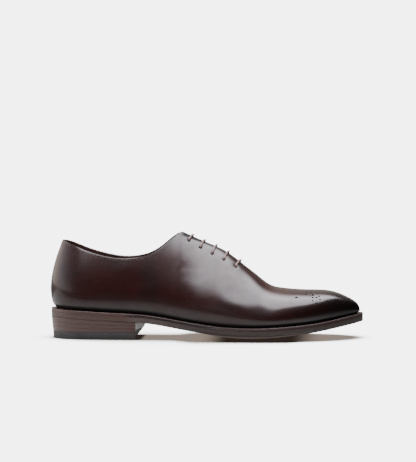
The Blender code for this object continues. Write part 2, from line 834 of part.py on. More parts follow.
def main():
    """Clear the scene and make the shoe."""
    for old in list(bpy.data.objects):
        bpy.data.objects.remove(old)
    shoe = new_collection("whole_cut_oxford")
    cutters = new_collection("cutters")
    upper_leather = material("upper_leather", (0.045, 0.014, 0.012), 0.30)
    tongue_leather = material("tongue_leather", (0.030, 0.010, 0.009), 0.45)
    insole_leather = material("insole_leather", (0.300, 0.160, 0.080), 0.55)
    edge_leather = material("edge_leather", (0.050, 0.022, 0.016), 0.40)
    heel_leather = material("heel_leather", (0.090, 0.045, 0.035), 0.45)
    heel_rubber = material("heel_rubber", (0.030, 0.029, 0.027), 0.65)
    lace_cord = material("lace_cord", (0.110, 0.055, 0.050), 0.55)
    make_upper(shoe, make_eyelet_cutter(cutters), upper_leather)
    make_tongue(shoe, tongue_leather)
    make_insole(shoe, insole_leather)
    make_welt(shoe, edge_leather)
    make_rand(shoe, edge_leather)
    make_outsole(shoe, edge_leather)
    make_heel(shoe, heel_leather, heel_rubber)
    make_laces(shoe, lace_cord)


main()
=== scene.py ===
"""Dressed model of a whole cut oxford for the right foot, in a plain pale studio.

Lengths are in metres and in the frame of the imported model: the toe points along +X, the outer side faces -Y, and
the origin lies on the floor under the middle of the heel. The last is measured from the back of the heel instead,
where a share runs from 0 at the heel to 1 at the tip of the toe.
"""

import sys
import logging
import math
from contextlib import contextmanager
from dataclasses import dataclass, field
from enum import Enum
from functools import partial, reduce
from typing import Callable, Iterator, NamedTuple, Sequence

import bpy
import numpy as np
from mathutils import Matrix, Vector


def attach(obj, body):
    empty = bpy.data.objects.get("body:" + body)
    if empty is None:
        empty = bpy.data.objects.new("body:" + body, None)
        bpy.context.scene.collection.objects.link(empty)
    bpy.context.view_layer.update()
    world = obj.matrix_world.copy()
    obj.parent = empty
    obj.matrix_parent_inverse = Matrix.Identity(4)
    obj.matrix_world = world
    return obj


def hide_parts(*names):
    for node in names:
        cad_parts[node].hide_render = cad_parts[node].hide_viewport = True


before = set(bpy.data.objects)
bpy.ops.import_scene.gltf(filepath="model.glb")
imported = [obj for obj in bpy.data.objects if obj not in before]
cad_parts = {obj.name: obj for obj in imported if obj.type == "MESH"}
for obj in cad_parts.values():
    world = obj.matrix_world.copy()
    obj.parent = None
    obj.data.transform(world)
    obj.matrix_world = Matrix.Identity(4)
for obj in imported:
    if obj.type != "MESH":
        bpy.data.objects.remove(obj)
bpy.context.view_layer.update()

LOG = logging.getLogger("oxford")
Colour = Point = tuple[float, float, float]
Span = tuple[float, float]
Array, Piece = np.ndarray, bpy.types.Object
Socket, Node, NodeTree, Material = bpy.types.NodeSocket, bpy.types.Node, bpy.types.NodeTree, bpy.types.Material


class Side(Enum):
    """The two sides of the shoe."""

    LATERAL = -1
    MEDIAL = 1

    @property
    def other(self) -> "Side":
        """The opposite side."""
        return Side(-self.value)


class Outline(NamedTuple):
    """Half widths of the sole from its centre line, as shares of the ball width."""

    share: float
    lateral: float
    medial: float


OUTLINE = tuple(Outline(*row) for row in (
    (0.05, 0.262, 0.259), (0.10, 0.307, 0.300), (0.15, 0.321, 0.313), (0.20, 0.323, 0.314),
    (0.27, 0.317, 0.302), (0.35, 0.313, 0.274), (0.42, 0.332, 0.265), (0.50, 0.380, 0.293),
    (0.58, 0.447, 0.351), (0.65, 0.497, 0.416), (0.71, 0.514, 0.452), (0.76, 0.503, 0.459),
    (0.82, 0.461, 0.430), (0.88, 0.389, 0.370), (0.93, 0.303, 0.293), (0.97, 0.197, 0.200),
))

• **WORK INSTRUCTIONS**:
Output all of the data again. Match it exactly.

• **FINAL RESULT**:
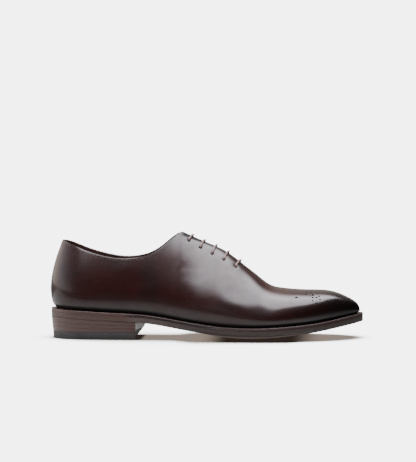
The Blender code for this object continues. Write part 2, from line 834 of part.py on. More parts follow.
def main():
    """Clear the scene and make the shoe."""
    for old in list(bpy.data.objects):
        bpy.data.objects.remove(old)
    shoe = new_collection("whole_cut_oxford")
    cutters = new_collection("cutters")
    upper_leather = material("upper_leather", (0.045, 0.014, 0.012), 0.30)
    tongue_leather = material("tongue_leather", (0.030, 0.010, 0.009), 0.45)
    insole_leather = material("insole_leather", (0.300, 0.160, 0.080), 0.55)
    edge_leather = material("edge_leather", (0.050, 0.022, 0.016), 0.40)
    heel_leather = material("heel_leather", (0.090, 0.045, 0.035), 0.45)
    heel_rubber = material("heel_rubber", (0.030, 0.029, 0.027), 0.65)
    lace_cord = material("lace_cord", (0.110, 0.055, 0.050), 0.55)
    make_upper(shoe, make_eyelet_cutter(cutters), upper_leather)
    make_tongue(shoe, tongue_leather)
    make_insole(shoe, insole_leather)
    make_welt(shoe, edge_leather)
    make_rand(shoe, edge_leather)
    make_outsole(shoe, edge_leather)
    make_heel(shoe, heel_leather, heel_rubber)
    make_laces(shoe, lace_cord)


main()
=== scene.py ===
"""Dressed model of a whole cut oxford for the right foot, in a plain pale studio.

Lengths are in metres and in the frame of the imported model: the toe points along +X, the outer side faces -Y, and
the origin lies on the floor under the middle of the heel. The last is measured from the back of the heel instead,
where a share runs from 0 at the heel to 1 at the tip of the toe.
"""

import sys
import logging
import math
from contextlib import contextmanager
from dataclasses import dataclass, field
from enum import Enum
from functools import partial, reduce
from typing import Callable, Iterator, NamedTuple, Sequence

import bpy
import numpy as np
from mathutils import Matrix, Vector


def attach(obj, body):
    empty = bpy.data.objects.get("body:" + body)
    if empty is None:
        empty = bpy.data.objects.new("body:" + body, None)
        bpy.context.scene.collection.objects.link(empty)
    bpy.context.view_layer.update()
    world = obj.matrix_world.copy()
    obj.parent = empty
    obj.matrix_parent_inverse = Matrix.Identity(4)
    obj.matrix_world = world
    return obj


def hide_parts(*names):
    for node in names:
        cad_parts[node].hide_render = cad_parts[node].hide_viewport = True


before = set(bpy.data.objects)
bpy.ops.import_scene.gltf(filepath="model.glb")
imported = [obj for obj in bpy.data.objects if obj not in before]
cad_parts = {obj.name: obj for obj in imported if obj.type == "MESH"}
for obj in cad_parts.values():
    world = obj.matrix_world.copy()
    obj.parent = None
    obj.data.transform(world)
    obj.matrix_world = Matrix.Identity(4)
for obj in imported:
    if obj.type != "MESH":
        bpy.data.objects.remove(obj)
bpy.context.view_layer.update()

LOG = logging.getLogger("oxford")
Colour = Point = tuple[float, float, float]
Span = tuple[float, float]
Array, Piece = np.ndarray, bpy.types.Object
Socket, Node, NodeTree, Material = bpy.types.NodeSocket, bpy.types.Node, bpy.types.NodeTree, bpy.types.Material


class Side(Enum):
    """The two sides of the shoe."""

    LATERAL = -1
    MEDIAL = 1

    @property
    def other(self) -> "Side":
        """The opposite side."""
        return Side(-self.value)


class Outline(NamedTuple):
    """Half widths of the sole from its centre line, as shares of the ball width."""

    share: float
    lateral: float
    medial: float


OUTLINE = tuple(Outline(*row) for row in (
    (0.05, 0.262, 0.259), (0.10, 0.307, 0.300), (0.15, 0.321, 0.313), (0.20, 0.323, 0.314),
    (0.27, 0.317, 0.302), (0.35, 0.313, 0.274), (0.42, 0.332, 0.265), (0.50, 0.380, 0.293),
    (0.58, 0.447, 0.351), (0.65, 0.497, 0.416), (0.71, 0.514, 0.452), (0.76, 0.503, 0.459),
    (0.82, 0.461, 0.430), (0.88, 0.389, 0.370), (0.93, 0.303, 0.293), (0.97, 0.197, 0.200),
))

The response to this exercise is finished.